SIR MADHAVAN NAIR:
This is an appeal in forma pauperis by special leave from a decree of the High Court of Judicature at Patna, dated 22nd December 1939, which affirmed a decree of the District Judge at Patna dated 14th April 1938, which affirmed a decree of the First Munsif at Patna, dated 18th March 1937, and dismissed the plaintiffs' suit. The first of the two plaintiffs who instituted the suit having since died, plaintiff 2 is now the sole appellant before the board ; the defendants are the respondents. The only question for decision in the appeal is one of law, viz., whether the word "sister" in S. 2, Hindu Law of Inheritance (Amendment) Act (2 of 1929) includes a half-sister by the same father. Section 2 of the Act is as follows :
A son's daughter, daughter's daughter, sister, and sister's son shall in the order so specified, be entitled to rank in the order of succession next after a father's father and before a father's brother :
Provided that a sister's son shall not include a son adopted after the sister's death.
The plaintiffs are governed by the law of the Mitakshara. The appeal arises out of a suit instituted by the plaintiffs, the daughters of one Jaglal Singh, deceased, for a declaration that a sale deed dated 20th May 1932, executed by their mother, defendant 5 in favour of defendants 1 to 4, is not binding on them, on the ground that it is not justified by legal necessity. Admittedly, Ramasray Singh, the deceased son of Jaglal Singh, was the last full owner of the suit property. On the finding arrived at by the trial Court, and accepted by the other Courts, that the plaintiffs are only half-sisters of Ramasray Singh, the Courts in India held that they were not his heirs entitled to the property and dismissed the suit. The decisions of the Courts were based on the ruling of the Full Bench of the Allahabad High Court in 55 ALL 725, ('33) 20 AIR 1933 All 491 : 145 IC 529 : 55 All 725 : 1933 ALJ 680 (FB), Ramadhar v. Mt. Sudesra. which held that "the word 'sister' in S. 2, Hindu Law of Inheritance (Amendment) Act, 1929, does not include a half-sister, either consanguine or uterine." It is conceded that if the word 'sister' in the Act does include a half-sister by the same father, then the plaintiffs' right to institute the suit cannot be resisted.
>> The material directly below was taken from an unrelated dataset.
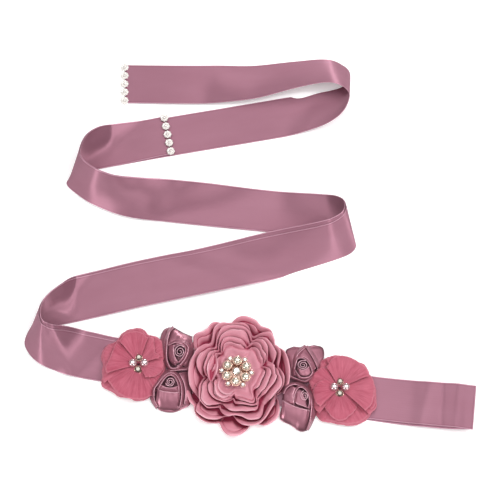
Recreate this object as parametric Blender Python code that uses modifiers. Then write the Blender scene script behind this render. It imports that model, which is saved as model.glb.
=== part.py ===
"""Satin sash: a doubled satin ribbon laid in five stretches, with a spray of cloth flowers.

Run with: blender --background --python part.py, or from Blender's text editor.
Sizes in the tables are millimetres and degrees; every object is made in metres, +Z up.
The origin lies on the table under the big flower's centre, +X along the sash to its
folded end and +Y towards its loose ends.
"""
import math

import bmesh
import bpy
import numpy as np

MM = 0.001

# ---- Driving sizes -------------------------------------------------------------------
RIBBON_WIDTH = 40.0
RIBBON_WALL = 1.0
GAP = 0.3                        # clearance between pieces that touch on the real sash
LAYER = RIBBON_WALL + GAP        # from the middle of one ribbon layer to the next
RIBBON_TOP = 2 * RIBBON_WALL + GAP
STEP_LENGTH = 26.0               # longest step along a straight stretch
STEP_ANGLE = 13.0                # largest turn between two steps, in degrees
FOLD_RADIUS = 3.4                # of the soft fold at the doubled end
FOLD_STEPS = 7

# One row for each section across the ribbon: the near edge's place on the table and its
# lift, the direction in plan and the rise of the line to the far edge, and how far the
# second layer has slipped along that line against the first.
SECTION_COLUMNS = ("name", "x", "y", "lift", "heading", "rise", "slip")
SECTIONS = (
    ("long end", -110, 275.5, 0, 91, 0, 0),
    ("stretch 1", -37, 274, 0, 91, 0, 0),
    ("stretch 1 lifts", 11, 275.5, 8, 91, -12, 0),
    ("stretch 1 climbs", 57, 284.5, 17, 89, -26, 0),
    ("stretch 1 crest", 86, 288, 21, 86, -32, 0),
    ("turn 1 in", 101, 282, 23, 85, -36, 0),
    ("turn 1", 106, 273, 23, 86, -36, 0),
    ("turn 1 out", 100, 259, 19, 87, -29, 0),
    ("stretch 2 falls", 87, 250.5, 12, 90, -18, 0),
    ("stretch 2 settles", 66, 245, 4, 95, -7, 0),
    ("stretch 2 flat", 40, 239.5, 0, 99, 0, 0),
    ("stretch 2", -64, 220.5, 0, 101, 0, 1.5),
    ("stretch 2 rises", -116, 210.5, 0, 97, 13, 0),
    ("turn 2 in", -136, 206.5, 0, 88, 31, 0),
    ("turn 2 leans", -151, 202, 0, 76, 49, 0),
    ("turn 2", -162, 192, 0, 55, 56, 0),
    ("turn 2 out", -153, 182.5, 0, 54, 60, 0),
    ("stretch 3 falls", -129, 169.5, 0, 67, 60, 0),
    ("stretch 3 settles", -97, 158, 0, 80, 44, 0),
    ("stretch 3", -60, 152, 0, 84, 22, 0),
    ("stretch 3 flat", 30, 142.5, 0, 84, 6, 0),
    ("stretch 3 rises", 80, 137.5, 0, 87, 18, 0),
    ("turn 3 in", 102, 135, 0, 98, 34, -1),
    ("turn 3", 109.5, 130.5, 0, 109, 40, -2),
    ("turn 3 out", 104.5, 123, 0, 108, 42, -3),
    ("stretch 4 falls", 87, 115.5, 0, 103, 43, -4),
    ("stretch 4 settles", 50, 104.5, 0, 102, 30, -4),
    ("stretch 4", 0, 92, 0, 103, 10, -4),
    ("stretch 4 flat", -90, 71, 0, 103, 5, -3),
    ("stretch 4 rises", -146, 57, 0, 96, 15, -2),
    ("turn 4 in", -166, 51, 0, 86, 36, 0),
    ("turn 4 leans", -182, 45.5, 0, 75, 53, 1),
    ("turn 4", -195, 36, 0, 56, 54, 2),
    ("turn 4 out", -190, 23, 0, 62, 54, 3),
    ("stretch 5 falls", -172, 9, 0, 85, 42, 4),
    ("stretch 5 settles", -140, -1, 0, 86, 6, 4),
    ("stretch 5", -60, -12.5, 0, 82, 0, 2),
    ("stretch 5 flat", 110, -37.5, 0, 82, 0, -1),
    ("stretch 5 lifts", 160, -44, 2, 82, 2, -2),
    ("fold in", 192, -47.5, 5, 83, 5, -2),
    ("fold", 209, -50, 6, 84, 6, 0),
)
SHORT_END = "stretch 2"          # the section where the second layer's loose end lies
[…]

The above decision of the Allahabad High Court and those based upon it, have been declared to be wrong recently by this board in 69 IA 145 ('43) 30 AIR 1943 PC 10 : 206 IC 396 : 69 IA 145 (PC), Mt. Sahodra v. Ram Babu.-an appeal from the Allahabad High Court-in which it was held that the word "sister" in S. 2 of the Act includes a half-sister by the same father, though the mother be different; but cannot be extended beyond that to include one who has not the same father; and that "by parity of reasoning, ' sister's son' in the section would include the son of a half-sister." No useful purpose would be served by repeating in this judgment the various reasons given by their Lordships in that decision in support of their conclusion. It is admitted that this case falls within the above decision. However, it may be mentioned that in considering the relevant cases which have a bearing on the point, the decision of the Patna High Court, reported in AIR 1940 pat. 310, ('40) 27 AIR 1940 Pat 310 : 189 IC 883 : 19 Pat 382 : 21 PLT 660, Mt. Daulalkuar v. Bishnudeo Singh. which is the present case before the Board, was referred to by their Lordships. It follows from the decision in 69 IA 1452that the appellant is entitled to institute the suit as the heir of Ramasray Singh and that this appeal should be allowed.
The relief claimed by the appellant and her deceased sister was for a declaration that the sale deed is not binding on them ; but having regard to the findings it is admitted that defendant 5 is not an heir and has no right to deal with the property. Hence, the question of legal necessity found in favour of the plaintiffs by the Subordinate Judge but not considered by the other Judges, does not now arise. The proper remedy against the contesting defendants - the vendees - would be a suit for a declaration of title and recovery of possession. But as the latter remedy has not been claimed in the plaint, it is agreed that the proper course in the circumstances is to set aside the decisions of the Courts below, and remit the case to the trial Court for disposal according to law after giving the parties liberty to amend the pleadings. Their Lordships will humbly advise His Majesty that this appeal should be allowed, the decrees of the Courts in India set aside and the case remitted to the Court of the First Munsif at Patna to give directions for the amendment of the pleadings and to dispose of the case. Defendants 2 and 5 will have liberty to file written statements, if they are so advised. The appellant will get costs up to date including the costs of this appeal.